■ **Given data**:
Start

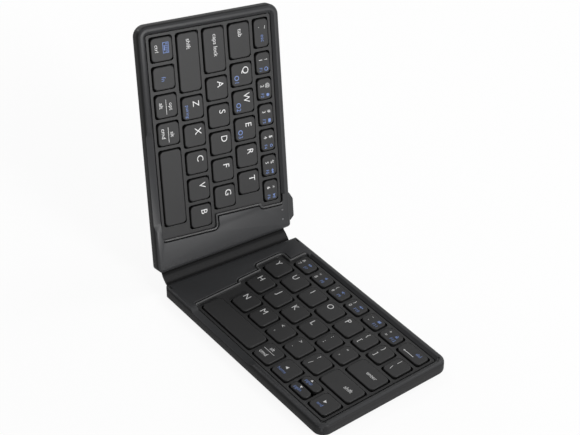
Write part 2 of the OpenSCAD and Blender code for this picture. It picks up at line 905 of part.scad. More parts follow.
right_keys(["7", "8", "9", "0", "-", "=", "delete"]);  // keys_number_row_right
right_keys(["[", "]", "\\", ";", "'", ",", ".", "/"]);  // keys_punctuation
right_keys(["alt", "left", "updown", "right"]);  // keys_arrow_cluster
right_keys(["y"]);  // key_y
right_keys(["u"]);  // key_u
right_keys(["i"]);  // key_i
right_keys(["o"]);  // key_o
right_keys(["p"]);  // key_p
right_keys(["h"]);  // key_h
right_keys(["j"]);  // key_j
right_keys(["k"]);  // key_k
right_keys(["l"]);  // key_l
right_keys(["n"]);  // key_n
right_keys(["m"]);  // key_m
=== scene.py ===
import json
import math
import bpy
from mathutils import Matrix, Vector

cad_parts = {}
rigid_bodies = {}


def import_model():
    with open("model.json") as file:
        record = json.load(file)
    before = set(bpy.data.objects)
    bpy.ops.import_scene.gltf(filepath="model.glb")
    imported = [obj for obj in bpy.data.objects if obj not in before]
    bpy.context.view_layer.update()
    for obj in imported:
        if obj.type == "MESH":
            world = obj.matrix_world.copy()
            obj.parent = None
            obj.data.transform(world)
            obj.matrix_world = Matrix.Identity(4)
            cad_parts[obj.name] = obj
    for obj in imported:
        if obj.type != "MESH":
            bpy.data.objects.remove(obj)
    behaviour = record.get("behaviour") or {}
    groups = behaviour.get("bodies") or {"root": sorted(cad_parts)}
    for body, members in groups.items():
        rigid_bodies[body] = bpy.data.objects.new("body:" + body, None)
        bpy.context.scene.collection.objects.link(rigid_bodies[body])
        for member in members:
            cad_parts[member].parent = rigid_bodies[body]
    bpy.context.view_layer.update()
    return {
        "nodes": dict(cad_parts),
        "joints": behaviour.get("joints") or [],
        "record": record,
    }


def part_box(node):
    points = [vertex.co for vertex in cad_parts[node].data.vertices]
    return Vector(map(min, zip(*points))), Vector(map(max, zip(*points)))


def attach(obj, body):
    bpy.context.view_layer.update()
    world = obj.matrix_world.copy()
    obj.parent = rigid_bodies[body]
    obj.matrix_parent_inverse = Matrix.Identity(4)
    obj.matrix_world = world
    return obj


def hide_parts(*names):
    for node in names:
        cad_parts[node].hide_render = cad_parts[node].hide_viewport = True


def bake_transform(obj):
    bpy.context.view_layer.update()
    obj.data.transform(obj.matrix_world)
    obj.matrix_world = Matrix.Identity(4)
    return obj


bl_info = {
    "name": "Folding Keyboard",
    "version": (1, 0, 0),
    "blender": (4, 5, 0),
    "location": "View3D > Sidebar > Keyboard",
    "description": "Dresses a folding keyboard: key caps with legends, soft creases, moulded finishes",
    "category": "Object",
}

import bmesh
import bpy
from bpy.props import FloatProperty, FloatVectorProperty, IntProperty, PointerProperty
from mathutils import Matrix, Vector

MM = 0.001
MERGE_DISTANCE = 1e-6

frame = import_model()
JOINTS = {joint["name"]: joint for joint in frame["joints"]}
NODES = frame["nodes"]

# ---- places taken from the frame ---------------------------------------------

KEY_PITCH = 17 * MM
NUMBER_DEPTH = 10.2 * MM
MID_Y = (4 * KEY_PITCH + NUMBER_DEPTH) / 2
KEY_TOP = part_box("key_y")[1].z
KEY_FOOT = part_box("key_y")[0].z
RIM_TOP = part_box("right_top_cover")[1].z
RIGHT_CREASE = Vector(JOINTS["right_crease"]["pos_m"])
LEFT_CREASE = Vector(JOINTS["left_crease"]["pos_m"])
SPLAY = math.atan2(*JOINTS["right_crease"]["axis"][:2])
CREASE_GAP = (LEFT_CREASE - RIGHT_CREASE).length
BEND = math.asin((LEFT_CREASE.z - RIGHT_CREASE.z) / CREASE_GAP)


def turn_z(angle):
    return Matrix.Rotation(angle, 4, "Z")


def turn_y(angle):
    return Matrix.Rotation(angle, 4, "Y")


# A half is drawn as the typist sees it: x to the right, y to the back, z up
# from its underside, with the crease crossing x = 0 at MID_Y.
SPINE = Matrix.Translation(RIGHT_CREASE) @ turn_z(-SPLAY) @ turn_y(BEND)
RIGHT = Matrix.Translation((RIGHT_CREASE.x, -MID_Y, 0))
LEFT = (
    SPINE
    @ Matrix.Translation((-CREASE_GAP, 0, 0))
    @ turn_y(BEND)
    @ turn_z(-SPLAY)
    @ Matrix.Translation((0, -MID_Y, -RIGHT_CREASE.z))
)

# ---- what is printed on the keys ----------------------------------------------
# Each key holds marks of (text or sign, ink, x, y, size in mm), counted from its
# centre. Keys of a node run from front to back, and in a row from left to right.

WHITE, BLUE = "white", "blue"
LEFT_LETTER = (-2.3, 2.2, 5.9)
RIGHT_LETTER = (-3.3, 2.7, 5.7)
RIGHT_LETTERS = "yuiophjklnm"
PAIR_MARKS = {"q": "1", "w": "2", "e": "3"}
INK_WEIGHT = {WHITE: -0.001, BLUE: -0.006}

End

■ **What is needed**: Start at the line with "obj.data.transform(world)", stop at the line with "# ---- places", and return every line in that stretch exactly, those two included.

■ **Exercise result**:
            obj.data.transform(world)
            obj.matrix_world = Matrix.Identity(4)
            cad_parts[obj.name] = obj
    for obj in imported:
        if obj.type != "MESH":
            bpy.data.objects.remove(obj)
    behaviour = record.get("behaviour") or {}
    groups = behaviour.get("bodies") or {"root": sorted(cad_parts)}
    for body, members in groups.items():
        rigid_bodies[body] = bpy.data.objects.new("body:" + body, None)
        bpy.context.scene.collection.objects.link(rigid_bodies[body])
        for member in members:
            cad_parts[member].parent = rigid_bodies[body]
    bpy.context.view_layer.update()
    return {
        "nodes": dict(cad_parts),
        "joints": behaviour.get("joints") or [],
        "record": record,
    }


def part_box(node):
    points = [vertex.co for vertex in cad_parts[node].data.vertices]
    return Vector(map(min, zip(*points))), Vector(map(max, zip(*points)))


def attach(obj, body):
    bpy.context.view_layer.update()
    world = obj.matrix_world.copy()
    obj.parent = rigid_bodies[body]
    obj.matrix_parent_inverse = Matrix.Identity(4)
    obj.matrix_world = world
    return obj


def hide_parts(*names):
    for node in names:
        cad_parts[node].hide_render = cad_parts[node].hide_viewport = True


def bake_transform(obj):
    bpy.context.view_layer.update()
    obj.data.transform(obj.matrix_world)
    obj.matrix_world = Matrix.Identity(4)
    return obj


bl_info = {
    "name": "Folding Keyboard",
    "version": (1, 0, 0),
    "blender": (4, 5, 0),
    "location": "View3D > Sidebar > Keyboard",
    "description": "Dresses a folding keyboard: key caps with legends, soft creases, moulded finishes",
    "category": "Object",
}

import bmesh
import bpy
from bpy.props import FloatProperty, FloatVectorProperty, IntProperty, PointerProperty
from mathutils import Matrix, Vector

MM = 0.001
MERGE_DISTANCE = 1e-6

frame = import_model()
JOINTS = {joint["name"]: joint for joint in frame["joints"]}
NODES = frame["nodes"]

# ---- places taken from the frame ---------------------------------------------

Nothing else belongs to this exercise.